By this time, the patrons of the arcade have headed for the hills, so it's just Buffy and Willow.... and some very familiar faces. "Jonathan?" Buffy yells, shoving him away from her. Warren sits up in a tank of balls looking pissed, and Buffy blinks at Andrew. "Who are you?" He tries to give the whole "flying monkeys, school play" explanation, but the other two settle for "He's Tucker's brother," as they reassemble in a group. "Oh," Buffy nods, and we can actually see her do it now. "So the three of you have, what? Banded together to be pains in my ass?" They stride forward en masse. "We're your arch nemesises. Es." Warren declaims [and all I can hear is Harmony proclaiming the same thing at the top of her tiny blonde lungs. Not good for taking these three seriously, even if I was so inclined]. "You stopped us this time, Slayer, but next time... Oh, next time..." Jonathan throws down a smoke bomb, temporarily obscuring them. When the smoke clears, they're... at the back door, which won't open because they forgot to make sure it wasn't locked. Buffy gestures helplessly. "I give you my arch nemesiseses... es." A security guard appears behind them, giving the LOD just enough of a distraction to escape. "Oh my god, Buffy," Willow breathes. Buffy makes a face. "I know, they're gone. I guess we should chase them." Willow: "No, your hair! It is adorable!"
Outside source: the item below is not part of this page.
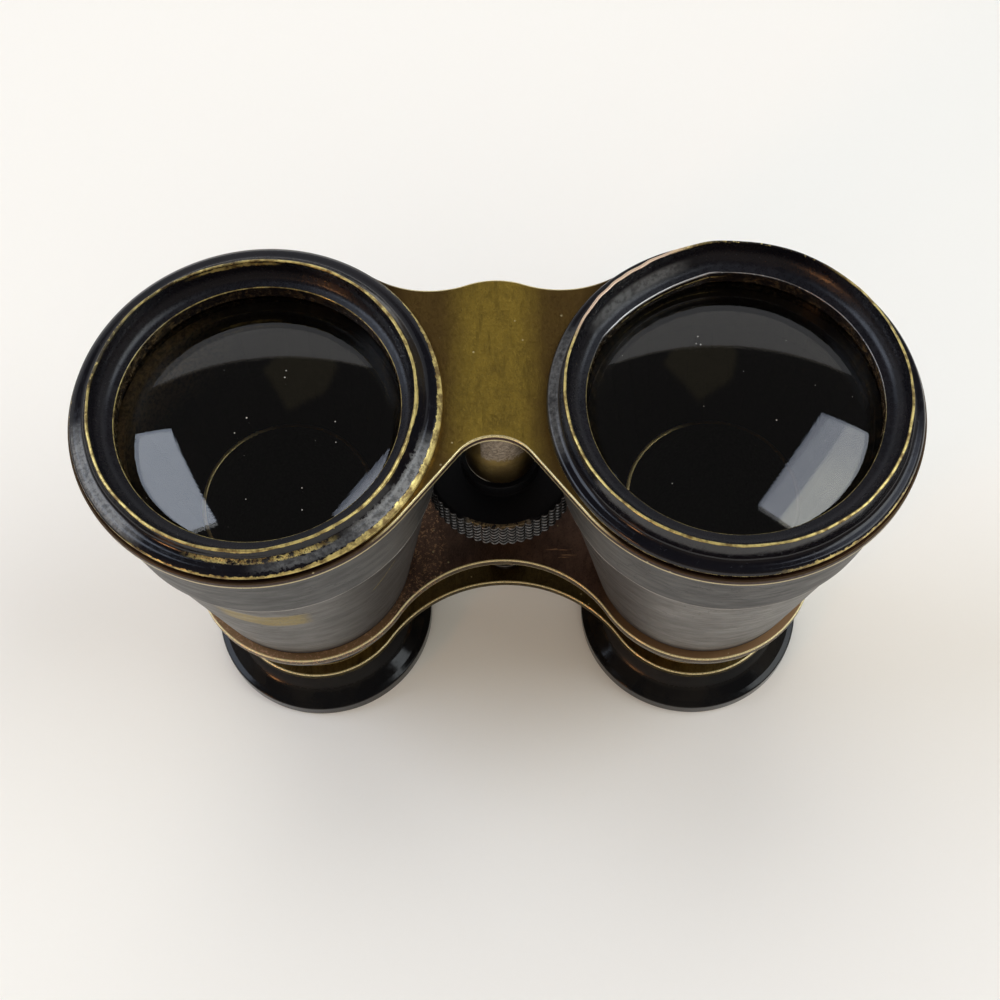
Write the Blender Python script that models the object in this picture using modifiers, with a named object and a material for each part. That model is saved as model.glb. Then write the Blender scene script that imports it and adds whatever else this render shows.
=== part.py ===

They head out, Buffy congratulating Willow on finding the van, and doing it the old-fashioned way. "The 'ohmygod, my heads's gonna fall off and my feet are killing me' way," Willow groans. "I don't know how I got through this day." Buffy tells her as they sit on the curb, "The important thing is that you did. It's a good first step." Willow asks how Buffy is doing, but the Slayer's okay. "The whole taking a vacation from me thing didn't work out too well... Except... When I got Xander's message, that I was fading away? I actually got scared." Willow shrugs. "Well, yeah. Who wouldn't?" Buffy smiles a little. "Me. I wouldn't. Not too long ago, I probably would have welcomed it. But I realized... I'm not saying I'm doing backflips about my life. But I didn't -- I don't -- want to die. That's something, right?" Willow gives a little smile. "So I guess we both made good first steps. " Buffy: "I guess. " Willow: "Yay for us." Buffy: "Yay."
Continuity:
Buffy now knows about the Legion of Dorkness -- who they are and that they're around doing Bad Things.
Willow is still working on the magic cold-turkey thing.
Relationships:
Spike is finally standing up to Buffy regarding the whole shag-and-run thing.
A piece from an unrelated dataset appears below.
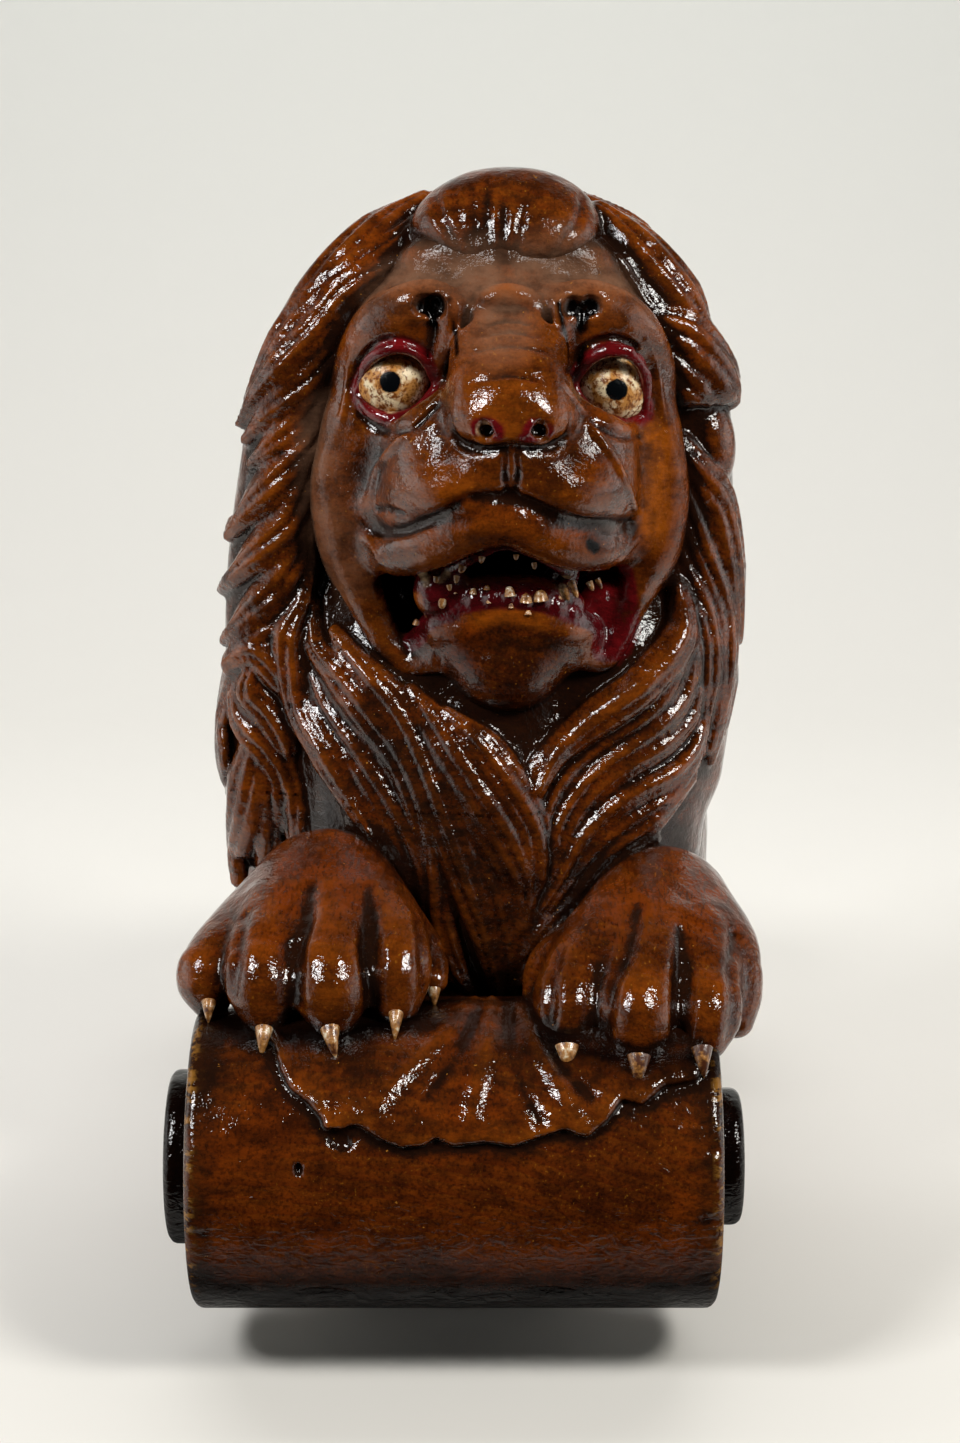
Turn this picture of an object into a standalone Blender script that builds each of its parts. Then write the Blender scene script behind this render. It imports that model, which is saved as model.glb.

Anya continues to obsess over the wedding.
Characters:
If Buffy is starting to get a clue about 'vacations from me', then that's her first step, not 'I don't want to die'. She might have only just realized that part, but she's been cruising towards it for a long time. The idea of taking responsibility for her actions instead of doing what she wants and whining about/avoiding the consequences s far more important as far as I'm concerned. I'd really like to like and respect Buffy again, and that's what it'll take. Not driving a social worker insane for quite rightly looking at the events of that interview and freaking, or having sex with Spike only when it's safe and she won't have to deal afterwards. She is a good friend to Willow, and she's being a good big sister to Dawn -- mostly -- but she's still got a long way to go on the adult thing.
And how proud am I of Spike for kicking her out? Go, dude! He's not happy with the situation -- all discussions of whether it's a good situation or whether he has a right to be unhappy aside < rolling eyes > -- so he does something about it instead of (just) whinging and bitching. Dude! Role model! Well, no, but you know what I mean.
Xander's getting frequent flies mile to Egypt, isn't he? He's spending so much time in the Land of Denial that he ought to have a new passport. And every other cliche you can come up with that fits. That aside, I'm hugely impressed that Xander has started emerging as the grown-up of the Scoobies -- he keeps focused on helping Buffy, apologies fast when he screws up with Willow (and he had a perfect right to go talk to her about what looks like a mis-cast spell, given her track record. And he did the talk pretty well, considering). And he's not even freaking too much about the wedding -- let's hear it for Sunnydale, land of distractions...
Willow is rediscovering the coolness of being her, sans magic, and I approve. Allyson is doing a wonderful job of showing withdrawal and the temptation to backslide; her total overreaction to Xander's justified question was perfect. But I got an awful feeling in my stomach when Willow headed into the LoD basement -- sans magic to make her feel special, I'm terribly afraid of what access to those kinds of toys could do to her. Don't want her anywhere near the dorks, oh no.
Although Jonathan continues to pleasantly surprise me. Standing up to Warren took guts, and he's not backing down on his intention not to hurt Buffy -- it's not a particularly impressive moral stance, but it's a solid one, and you have to give the guy a little respect for it. Andrew, of course, is too young for the concept of 'moral stances' to mean much -- he's just in it for the comic books, and the chance to be something other than ordinary. Methinks Willow could relate; I know Jonathan does. It's Warren that makes this bunch dangerous -- he was totally ready to kill Buffy. I have no idea what he thought that would accomplish, except that he seems to have somewhat more grandiose -- or at least violent -- ideas of what being a supervillain means. Not good. So not good.
Best Moments:
Xander walking in on Spike and Buffy in the kitchen. Listening to him unintentionally insult the hell out of Buffy was hilarious. And the lead in -- Spike and Buffy in the kitchen -- was nothing to sneeze at either; some nice, hot chemistry happening there.
Spike retrieving his lighter. Whoa. < fanning >
The D'Hoffryn/in-laws seating debate. This is the kind of wedding stuff I've been waiting to hear!
Any and all of the haircut digressions. < snickering > Anya and Buffy doing the haircut bond was particularly hilarious.
Xander walking in on Spike and Buffy. The assorted expressions alone make it -- kudos to James and Nick for a fabulous scene.
Buffy gaslighting the social worker. I don't really approve of her doing it, but she did an very effective job of it.
Spike's "That's cheating." < snickering > InvisiBuffy ranting her way down the street after Spike kicked her out. Way too funny.
The entire invisible fight. The directing was hysterically well-done, and the return to visibility far too funny, particularly Buffy's chest hair crack.
The LoD's aborted smoke-filled escape. The lameness is appalling, and Buffy's disgusted reaction is perfect.
Rating: 3 stars out of five. An exceptionally fluffy episode that seems mostly designed to give SMG a week off. One major plot point, some random character development, and not much else.
Nobody said nothing. No, seriously. It's like SunS got hit with the Internet equivalent of The Gentlemen. I don't know what to tell you.